Chris Webber - A Promise Unkept

by JC on March 26, 2008

Michigancenter
The most disappointing thing about Chris Webber’s retirement is that we never got to see him mature, personally or professionally. Throughout his 15-year tenure in the the NBA, we never got to see that rare combination of power and finesse sustain for an extended period. But more than that, we never got to see redemption from the public immaturity; the perception that he was a gifted and privileged athlete, prone to acting out his own image.

In his stops with the Golden State Warriors, the Washington Bullets and the Sacramento Kings, we got to see Webber as a back-to-the-basket boy wonder, with a penchant for passing, and an attitude to be as bad as he wanted to be. Marijuana arrests, open-air feuds with management, wild parties and high profile relationships gave us a biased view of the man that most knew as engaging, thoughtful, and highly intelligent.

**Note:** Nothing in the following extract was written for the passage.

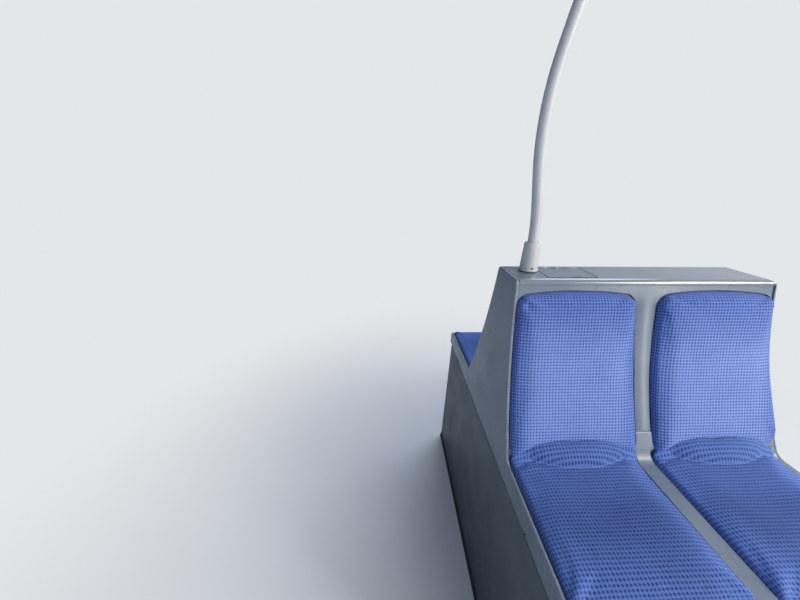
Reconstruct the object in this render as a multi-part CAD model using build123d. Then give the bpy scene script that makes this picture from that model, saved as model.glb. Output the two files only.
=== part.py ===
"""Back-to-back seat group of a city bus, standing on its wheel-arch housing.

X runs from the aisle to the window, Y along the bus, Z up from the aisle floor.
The middle of the group is X = 0, Y = 0. All sizes are in millimetres.
"""
from build123d import *
import math
import os

os.makedirs("parts", exist_ok=True)

# Wheel-arch housing
ARCH_RADIUS = 530.0
ARCH_WALL = 5.0
ARCH_DEPTH = 652.5
WHEEL_CENTRE = 110.0
FLANGE_WIDTH = 45.0
FLANGE_WALL = 4.0
FLOOR_BOLT_RADIUS = 5.5
FLOOR_BOLT_EDGE = 46.25
SADDLE_HALF = 100.0
SADDLE_CROWN = 10.0

# Whole group, each height on top of the one before
GROUP_WIDTH = 905.0
PAN_HEIGHT = 67.0
SPLIT_RISE = 78.0
BACK_HEIGHT = 535.0
DECK_DEPTH = 152.0
LIP_OVERHANG = 35.5
SEAM_GAP = 2.0

# Backrest curve: its foot and the depth of its bow behind the straight chord
BACK_FOOT = 243.0
BACK_BOW = 23.0
DECK_EDGE_RADIUS = 16.0
FOOT_RADIUS = 36.0
LIP_RADIUS = 22.0

# Side panels
AISLE_LEAN = 28.0
WINDOW_LEAN = 66.0
WINDOW_EDGE_RADIUS = 26.0
RIM_WALL = 10.0
LOWER_WALL = 8.0
WINDOW_WALL = 5.0
COVE_WIDTH = 6.5
COVE_HEIGHT = 24.0
COVE_LIP = 1.2

# Seat pans, back shells and the deck
SHELL_WALL = 28.0
FIELD_DEPTH = 4.0
FIELD_CORNER = 14.0
PAN_FLOOR = 12.0
PAN_MEET = 20.0
DECK_WALL = 6.0
DECK_SKIRT = 12.0

# Rib between the two seats of a side, leaning to the aisle as it goes up
RIB_X = 14.0
RIB_LEAN = 25.0
RIB_FOOT_HALF = 30.0
RIB_MID_HALF = 29.0
RIB_TOP_HALF = 38.0

# Upholstery
PAD_TOP_DROP = 50.0
PAD_TIP_RISE = 30.0
PAD_CROWN = 15.0
PAD_ARCH = 37.0
PAD_AISLE_MARGIN = 2.0
PAD_WINDOW_MARGIN = 2.0
PAD_CORNER = 36.0
PAD_TIP_RADIUS = 14.0
PAD_WINDOW_RADIUS = 45.0
PAD_PROUD = 16.0
PAD_DEPTH = 14.0
PAD_GAP = 2.5
CUSHION_PROUD = 15.0
CUSHION_AISLE_MARGIN = 3.0
CUSHION_WINDOW_MARGIN = 19.0
CUSHION_RIB_X = 7.0
CUSHION_RIB_HALF = 27.0
CUSHION_EDGE = 22.0
CUSHION_LIP = 14.0
CUSHION_RISE = 52.0
CUSHION_CREASE = 34.0

# Square-tube frame and end aprons
TUBE = 30.0
TUBE_WALL = 3.0
APRON_WALL = 6.0

# Flap in the deck, its hinge and the pocket below it
LID_LENGTH = 150.0
LID_DEPTH = 94.0
LID_Y = -3.0
LID_GAP = 1.5
HINGE_RADIUS = 3.2
PIN_RADIUS = 1.5
HINGE_SLOT = 0.8
KNUCKLE = 40.0
PIN_CLEARANCE = 0.05
NOTCH_OFFSET = 14.0
NOTCH_WIDTH = 26.0
NOTCH_DEPTH = 5.0
POCKET_DEPTH = 58.0
POCKET_WALL = 3.0
POCKET_LIP = 6.0
POCKET_REBATE = 1.0

# Stanchion pole
POLE_RADIUS = 15.5
POLE_WALL = 2.5
POLE_EDGE = 73.0
POLE_Y = 17.0
POLE_BEND_RADIUS = 800.0
POLE_BENDS = [(0.0, 143.0), (-28.0, 343.0), (-28.0, 495.0)]
POLE_TOP_SLOPE = 0.22
SOCKET_RADIUS = 29.0
SOCKET_RING = 7.0
SOCKET_SLEEVE = 25.3
SOCKET_SHOULDER = 4.0
SOCKET_HEIGHT = 88.0
SOCKET_FLOOR = 6.0
SOCKET_GAP = 0.3
SOCKET_CLEARANCE = 5.0
CEILING_HEIGHT = 2196.0
FLANGE_RADIUS = 46.0
CEILING_FLANGE_WALL = 6.0
CEILING_BOLT_CIRCLE = 68.0
CEILING_BOLT_RADIUS = 3.3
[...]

And just when you thought he was finally putting it all together, manhood and career that is, the frailty of the human anatomy betrayed him, and turned him into a recluse. The man that would be king of the post became a recluse to the media, and a journeyman player. We all waited for the man-child we watched googly-eyed at Michigan to emerge and make a difference in his own legend, and the should-have-been bright star now goes fading into the flickering limelight, defined mostly by micro-fracture surgery and an ill-fated timeout.

Webber was supposed to be power forward 2.0, until controversy, injury and Kevin Garnett all came along and derailed that notion. He’ll be remembered more for dating Tyra Banks than his five all-star appearances, and more for being a budding hip-hop producer than a career 20 ppg-9 rpg-4 apg player.

There’s so much that Chris Webber could’ve been to himself and to the league, but it all works out in the end. He’s freed himself of filling an expectation he began building way back in high school, and can finally walk into maturity his way.

It’s just a shame he’ll do it in a way he, and all of us, didn’t expect. With no one watching.